La editorial de la Universidad de Cambridge publica a primeros de marzo una obra en tres tomos de los 1.300 poemas que escribió Rudyard Kipling, casi la mitad de ellos difíciles de encontrar y cincuenta, inéditos. A lo mejor, el propio Kipling los quiso ocultar por considerarlos un poco subidos de tono en la crítica contra determinados elementos del stablisment o, peor aún, por temor a que siguieran tildándole de clasista e imperialista a ultranza, como hizo su colega George Orwell. Hace más de 75 años que Kipling desapareció de este valle de lágrimas de modo que a él le importará poco lo que se venga a decir ahora.

Kipling era un consumado defensor del imperialismo británico, eso, sin duda, sus relatos lo atestiguan. Se puede especular con que lo era por desconfianza con los nativos de cualquier parte que no fuera la Gran Bretaña, a los que consideraba perezosos y de moral poco edificante, por así decir. Hay quien piensa que caben pocas dudas leyendo su poema The White Man’s Burden

Se comprende que en ciertos sectores se le tenga tirria, ya que sigue siendo el vencedor de los concursos de poetas ingleses preferidos; hasta hay quien traduce el último verso de su poema más célebre, If, con mucha sorna, como “you’d be a bore, my son”.  Un poema, por cierto, que tardó en escribir los años que hizo falta hasta que nació su primer hijo varón. Se ve que sus dos hijas anteriores no merecieron esa dedicación paterna. Ya pasa, ya.
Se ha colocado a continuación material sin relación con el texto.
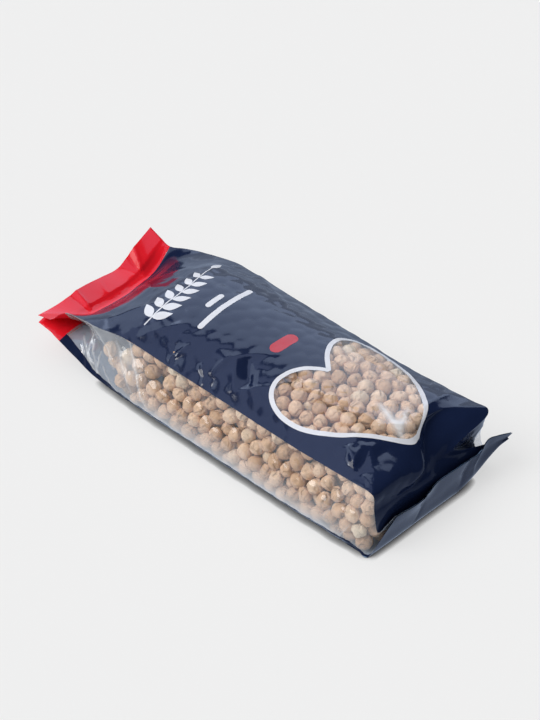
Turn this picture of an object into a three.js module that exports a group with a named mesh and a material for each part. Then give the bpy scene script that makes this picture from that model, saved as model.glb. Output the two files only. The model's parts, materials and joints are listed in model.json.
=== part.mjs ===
// A bag of chickpeas: a pouch of film with side gussets, lying on its back with its front panel up.
// The pouch is one closed solid. Units are millimetres, +Z is up, +Y runs towards the red header,
// and the side with x below zero is called the near side.
import * as THREE from "three";
import { mergeVertices } from "three/addons/utils/BufferGeometryUtils.js";

// Driving dimensions of the pouch as it lies
const frontHeight = 42;        // height of the front panel's long creases above the ground
const crown = 16;              // rise of the front panel between those creases
const creaseWidth = 95;        // between the long creases of the front panel
const backWidth = 107;         // between the long creases of the back panel
const sideBulge = 7;           // how far the filled gussets swell, widest low down
const filledLength = 200;      // from the bottom end to where the pouch starts to taper
const overallLength = 269;     // from the bottom end to the header's edge
const sealThickness = 2;       // films pressed together in the header and in the fin
const lipThickness = 0.7;      // each lip of a seal, beside the folded gusset
const slitWidth = 0.6;         // what stays open between a folded gusset's two halves
const gussetShare = 0.27;      // depth of a folded gusset as a share of the panel's width
const splitCurve = 1.5;        // a split seal opens towards its end by this power

// How finely the rows of each section are divided
const foldSteps = 5;
const middleSteps = 8;

// Shares of the width at which every row has a point: close together over the folded gussets
const shares = [];
for (let i = 0; i <= foldSteps; i += 1) {
  shares.push((gussetShare * i) / foldSteps);
}
for (let i = 1; i < middleSteps; i += 1) {
  shares.push(gussetShare + ((1 - 2 * gussetShare) * i) / middleSteps);
}
for (let i = foldSteps; i >= 0; i -= 1) {
  shares.push(1 - (gussetShare * i) / foldSteps);
}

// A row of points across the pouch, on a smooth curve through the given points
function row(points) {
  const curve = new THREE.CatmullRomCurve3(points.map((p) => new THREE.Vector3(...p)));
  return shares.map((share) => curve.getPointAt(share));
}

// The back row of a sealed section: the front row moved by the thickness, with its lips split apart
function sealedBack(front, toBack, nearSplit, farSplit) {
  return front.map((point, i) => {
    const near = Math.max(0, 1 - shares[i] / gussetShare);
    const far = Math.max(0, 1 - (1 - shares[i]) / gussetShare);
    const gap = sealThickness + nearSplit * near ** splitCurve + farSplit * far ** splitCurve;
    return point.clone().addScaledVector(toBack, gap);
  });
}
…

También es verdad que entre sus escritores favoritos están Jane Austen y Walter Scott, cuyos libros empapelaban las paredes de su gabinete, lo que tampoco resulta tan raro si consideramos la época. Ni me parece que sean indecorosas preferencias.

Quizás sea imaginable que el inventor de cientos de cuentos y viajero empedernido fuera en la vida real un tipo aburrido y hasta poco tratable. Otro colega suyo, el divertido  P.G. Wodehouse, estaba convencido de que  pasaba demasiado tiempo recluido en su casa, vigilado fuertemente por su mujer Carrie Balestier, que no le permitía salir a enredar y a pegar la hebra con la gente, como a él le gustaba. Habladurías, seguramente.

Es, para mí, de los escritores con que hay que contar para emprender viajes que exijan largas sentadas. Rica práctica la de sumergirse en sus cuentos para descubrir, una vez en tu destino, que te encuentras frente al hotel donde residía o el café donde pensaba sus aventuras; quién sabe si en Delhi o en Lahore, en Pesawar o en algún punto de Suráfrica. Las lecturas juveniles hacen grandes amigos de sus autores para siempre, y dejan las ganas de asomarse otra vez a ellas, sobre todo cuando fuera llueve a mares y se mantiene convenientemente apagada la televisión, cerrado el PC y silenciada, por unas horas, la radio.